Da mesma matéria citada consta ainda o seguinte: “Mesmo quem consome apenas 2 mil litros de água por mês, tem que pagar por 10 mil litros. Esse método é adotado há décadas por quase todas as empresas estaduais de saneamento do País. Os auditores do Tribunal de Contas do Estado (TCE) decidiram calcular sua consequência. A Sabesp arrecadou, apenas em 2014, R$ 813 milhões com tarifa em todo o Estado sem prestar os serviços de abastecimento de água e coleta de esgoto. A estatal diz que “segue as regras tarifárias determinadas pela legislação e pela agência reguladora do setor, a Arsesp”.

“A Sabesp faturou em 2014 um total de 573,5 bilhões de litros de água dos clientes que consomem de 0 a 10 mil litros por mês e pagam a tarifa mínima de R$ 44,76, arrecadando R$ 1 bilhão. Mas, de acordo com a auditoria, apenas 331,4 bilhões de litros foram efetivamente fornecidos aos usuários dessa faixa de consumo, ou seja, 57,8% do total”.

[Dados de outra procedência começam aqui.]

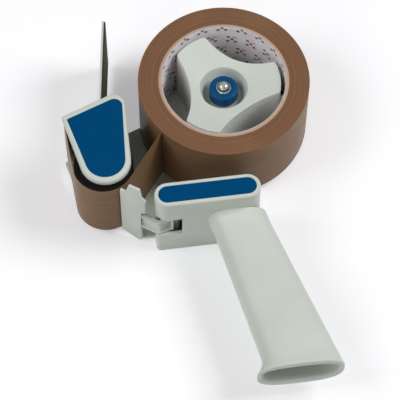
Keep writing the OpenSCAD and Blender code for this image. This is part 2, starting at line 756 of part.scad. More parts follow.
// Plans of the arm's web and of its flanges, which leave a channel that is open in front
module arm_web() {
  root = elbow - (lever_l - arm_root) * lever_dir;
  bar(root, elbow, arm_web_t);
  bar(elbow, lever_c, arm_web_t);
  translate(elbow) circle(d = arm_web_t);
  bar(arm_end, lever_c, arm_rib_t);
  translate(lever_c) circle(d = barrel_d);
}
module arm_flange() {
  arm_web();
  front = lever_front + eps * lever_back;
  root = elbow - (lever_l - arm_root) * lever_dir;
  polygon([front - (lever_l - arm_root) * lever_dir, front, arm_end, lever_c, elbow, root]);
}

module retainer_lever() color(WHITE) difference() {
  union() {
    lever_plane(lever_t) lever_face();
    translate([0, 0, arm_z]) linear_extrude(arm_h) arm_web();
    for (z = [arm_z, arm_z + arm_h - lever_t]) translate([0, 0, z]) linear_extrude(lever_t) arm_flange();
  }
  rod(lever_c, lever_pin_d + 2 * run_c, arm_z - 1, arm_z + arm_h + 1);
}

module retainer_pin() color(STEEL) rod(lever_c, lever_pin_d, plate_t / 2 + pin_c, lever_pin_top);

lever_wire_d = 0.8;
lever_coil = [lever_pin_d / 2 + 0.9, lever_wire_d, 4, 6];
module retainer_spring() color(STEEL) translate(up(lever_c, arm_z + arm_h + 1)) rotate([0, 0, 90])
  coil(lever_coil);

module spindle() color(STEEL) {
  translate([0, 0, head_skin]) cylinder(d = spindle_head_d, h = plate_t - head_skin, $fn = 6);
  translate([0, 0, plate_t - eps]) cylinder(d = spindle_d, h = seat_z - plate_t - 0.5);
  translate([0, 0, plate_t]) cylinder(d = thread_d, h = nut_bore_top - knob_travel - plate_t);
}

module brake_washer() color(FIBRE) translate([0, 0, plate_t]) difference() {
  cylinder(d = brake_d, h = flange_z - plate_t);
  translate([0, 0, -1]) cylinder(d = spindle_d + 2 * run_c, h = plate_gap + 2);
}

// Plan of the three lobes, drawn in by a margin
module lobe_plan(margin) difference() {
  circle(r = lobe_r - margin);
  for (a = [60, 180, 300]) translate(scallop_c * unit(a)) circle(r = scallop_r + margin);
}

// Section of what lies under the dished face, drawn down by a margin
module dish_section(low, drop) {
  polygon([[0, low], [lobe_r + 1, low], [lobe_r + 1, lobe_top - drop + dish_h / (lobe_r - recess_d / 2)],
    [recess_d / 2, dish_z - drop], [recess_floor_d / 2, floor_z - drop], [0, floor_z - drop]]);
}

module hub() color(WHITE) difference() {
  union() {
    translate([0, 0, flange_z]) cylinder(d = flange_d, h = flange_t);
    intersection() {
      translate([0, 0, flange_z]) linear_extrude(tape_w) lobe_plan(0);
      rotate_extrude() dish_section(flange_z, 0);
    }
    for (a = [0, 120, 240], k = [-1, 1]) rotate([0, 0, a + k * 13])
      translate([lobe_r - 1.5, -rib_w / 2, tape_z - eps])
      cube([core_r - 0.15 - lobe_r + 1.5, rib_w, tape_w * 0.72]);
  }
  difference() {
    intersection() {
      translate([0, 0, flange_z + flange_t]) linear_extrude(tape_w) lobe_plan(hub_wall);
      rotate_extrude() dish_section(flange_z, hub_wall);
    }
    translate([0, 0, flange_z]) cylinder(d = tube_d, h = tape_w);
  }
  translate([0, 0, seat_z - collar_t]) cylinder(r = tube_in, h = tape_w);
  translate([0, 0, flange_z - 1]) cylinder(r = bush_r + pin_c, h = tape_w);
}

module hub_bush() color(NYLON) difference() {
  union() {
    translate([0, 0, flange_z]) cylinder(r = bush_r, h = seat_z - flange_z);
    translate([0, 0, seat_z - collar_t]) cylinder(r = tube_in - pin_c, h = collar_t);
  }
  translate([0, 0, flange_z - 1]) cylinder(d = spindle_d + 2 * run_c, h = seat_z);
}

// The spring's wire just clears the spindle's thread
spring_r = (spindle_d / 2 + tube_in) / 2;
brake_coil = [spring_r, spring_wire_d, spring_turns, spring_h - spring_wire_d];
module brake_spring() color(STEEL) translate([0, 0, spring_z + spring_wire_d / 2]) coil(brake_coil);

// Least gaps of the three springs in millimetres
echo(least_coil_gaps = [for (c = [flap_coil, lever_coil, brake_coil]) coil_gap(c)]);

module thrust_washer() color(STEEL) translate([0, 0, knob_z - thrust_t]) difference() {
  cylinder(r = tube_in - pass_c, h = thrust_t);
  translate([0, 0, -1]) cylinder(d = thread_d + 2 * run_c, h = thrust_t + 2);
}

module tension_knob() color(BLUE) translate([0, 0, knob_z]) difference() {
  cylinder(d = knob_d, h = knob_h);
  translate([0, 0, -1]) cylinder(d = thread_d + 2 * run_c, h = knob_h + 2);
  translate([0, 0, knob_h - nut_seat]) cylinder(d = nut_d + 2 * pin_c, h = nut_seat + 1);
}

module dome_nut() color(CHROME) difference() {
  translate([0, 0, knob_top]) rotate_extrude() intersection() {
    translate([0, -nut_seat]) square([nut_d / 2, nut_seat + nut_dome_h]);
    union() {
      translate([0, -nut_seat]) square([nut_d / 2, nut_seat + 0.4]);
      translate([0, nut_dome_h - dome_r]) circle(r = dome_r);
    }
  }
  translate([0, 0, knob_top - nut_seat - 1])
    cylinder(d = thread_d + 2 * run_c, h = nut_bore_top - knob_top + nut_seat + 1);
}
// Ball that gives the dome its height over its rim
dome_r = (pow(nut_d / 2, 2) + pow(nut_dome_h - 0.4, 2)) / (2 * (nut_dome_h - 0.4));

module tape_core() color(CARD) translate([0, 0, tape_z]) difference() {
  cylinder(r = core_r + core_wall, h = tape_w);
  translate([0, 0, -1]) cylinder(r = core_r, h = tape_w + 2);
}

module tape_roll() color(TAPE) translate([0, 0, tape_z]) difference() {
  cylinder(r = roll_r, h = tape_w);
  translate([0, 0, -1]) cylinder(r = core_r + core_wall + pin_c, h = tape_w + 2);
}

// The tape's way: off the roll, straight to the roller, round it and on to the blade
peel_r = roll_r + pass_c + web_t / 2;
peel_p = peel_r * unit(peel_a);
web_mid_r = web_in_r + web_t / 2;
on_a = dir_of(roller_c, peel_p) - acos(web_mid_r / norm(peel_p - roller_c));
web_end = corner[0] + [-pass_c, 3.2];
off_a = dir_of(roller_c, web_end) + acos(web_mid_r / norm(web_end - roller_c)) - 360;
lead_a = on_a - 90;
wrap_steps = 48;

// The strip's middle line as [place, direction of its left side], with a mitred bend at the roll
bend = (unit(lead_a + 90) - unit(peel_a)) / (1 - unit(lead_a + 90) * unit(peel_a));
web_path = concat(
  [for (a = [peel_a - 14:3.5:peel_a - 3.5]) [peel_r * unit(a), -unit(a)]],
  [[peel_p, bend]],
  [for (k = [0:wrap_steps]) let (a = on_a + (off_a - on_a) * k / wrap_steps)
    [roller_c + web_mid_r * unit(a), unit(a)]],
  [[web_end, unit(off_a)]]);

module tape_web() color(TAPE) translate([0, 0, tape_z]) linear_extrude(tape_w)
  polygon(concat([for (w = web_path) w[0] + web_t / 2 * w[1]],
    [for (i = [len(web_path) - 1:-1:0]) web_path[i][0] - web_t / 2 * web_path[i][1]]));

back_plate();
housing();
housing_inlay();
handle();
handle_screws();
front_cover();
cover_inlay();
cover_screws();
axle_screw();
bridge();
cutter_blade();
blade_screws();
plate_screws();
roller_axle();
roller_core();
roller_bushes();
roller_sleeve();
flap_carrier();
wiper_pad();
flap_pin();
flap_spring();
retainer_lever();
retainer_pin();
retainer_spring();
spindle();
brake_washer();
hub();
hub_bush();
brake_spring();
thrust_washer();
tension_knob();
dome_nut();
tape_core();
tape_roll();
tape_web();
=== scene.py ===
"""Looks of the hand-held packing tape dispenser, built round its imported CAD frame.

Every length in the classes is in millimetres in the frame of the part; meshes are written in metres.
"""

import logging
import math
from dataclasses import dataclass
from enum import Enum
from typing import Callable, Sequence

import bmesh
import bpy
from mathutils import Matrix, Vector
from mathutils.kdtree import KDTree


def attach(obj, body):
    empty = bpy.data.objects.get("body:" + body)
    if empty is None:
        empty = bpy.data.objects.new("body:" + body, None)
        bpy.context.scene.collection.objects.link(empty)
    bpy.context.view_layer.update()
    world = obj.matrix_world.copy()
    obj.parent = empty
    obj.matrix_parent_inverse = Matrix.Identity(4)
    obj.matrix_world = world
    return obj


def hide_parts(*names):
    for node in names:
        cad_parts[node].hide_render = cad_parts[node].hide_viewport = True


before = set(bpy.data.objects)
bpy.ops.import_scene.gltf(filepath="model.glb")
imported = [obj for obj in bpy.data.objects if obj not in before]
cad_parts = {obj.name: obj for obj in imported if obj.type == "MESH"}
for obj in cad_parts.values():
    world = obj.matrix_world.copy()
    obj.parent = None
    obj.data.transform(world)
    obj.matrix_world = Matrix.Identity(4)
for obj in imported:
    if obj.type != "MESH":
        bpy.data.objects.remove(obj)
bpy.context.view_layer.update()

MM = 0.001
FLAT_ANGLE = 0.6  # degrees: facets of a CAD copy that lie flatter than this are joined
FACE_DEPTH = 1e-5  # metres: how far below its highest point a screw head's face is looked for
LOG = logging.getLogger("dispenser")
Pair = tuple[float, float]
Plan = list[Pair]
Triple = tuple[float, float, float]
Ring = list[Triple]
Color = tuple[float, float, float, float]
Socket = bpy.types.NodeSocket


class Body(Enum):
    """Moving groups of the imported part."""

    FRAME = "frame"
    ROLL = "roll"
    ROLLER = "roller"
    KNOB = "knob"
    LEVER = "lever"
    FLAP = "flap"


class Slot(Enum):
    """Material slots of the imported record."""

    WHITE = "white_plastic"
    BLUE = "blue_plastic"
    STEEL = "steel"
    CHROME = "chrome"
    RUBBER = "rubber"
    CARD = "card"
    TAPE = "brown_tape"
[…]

“Essa diferença de 242 bilhões de litros gerou uma receita “extra” de R$ 455,5 milhões apenas na tarifa de água, que equivale a metade da conta. Reproduzindo o cálculo com o esgoto cobrado pela Sabesp na fatura, mas que na prática não foi coletado (197,8 bilhões de litros), o valor chega a R$ 357,5 milhões”.

“O presidente da Sabesp, Jerson Kelman, já defendeu publicamente a alteração da cobrança mínima compulsória de 10 mil litros. Ele disse que cobrar o mesmo valor de quem consome menos, como 2 mil litros, por exemplo, é um “contrassenso” e sugeriu um sistema de tarifa binária, com uma taxa de conexão fixa e uma variável conforme o consumo, a exemplo da proposta feita pelo Tribunal de Contas do Estado (TCE)”.

Conclusão: quem “rouba” pouco é ladrão, quem rouba muito é barão. Quem “rouba” dentro da lei não tem sanção. O punido é sempre o ladrão que não tem uma lei na mão.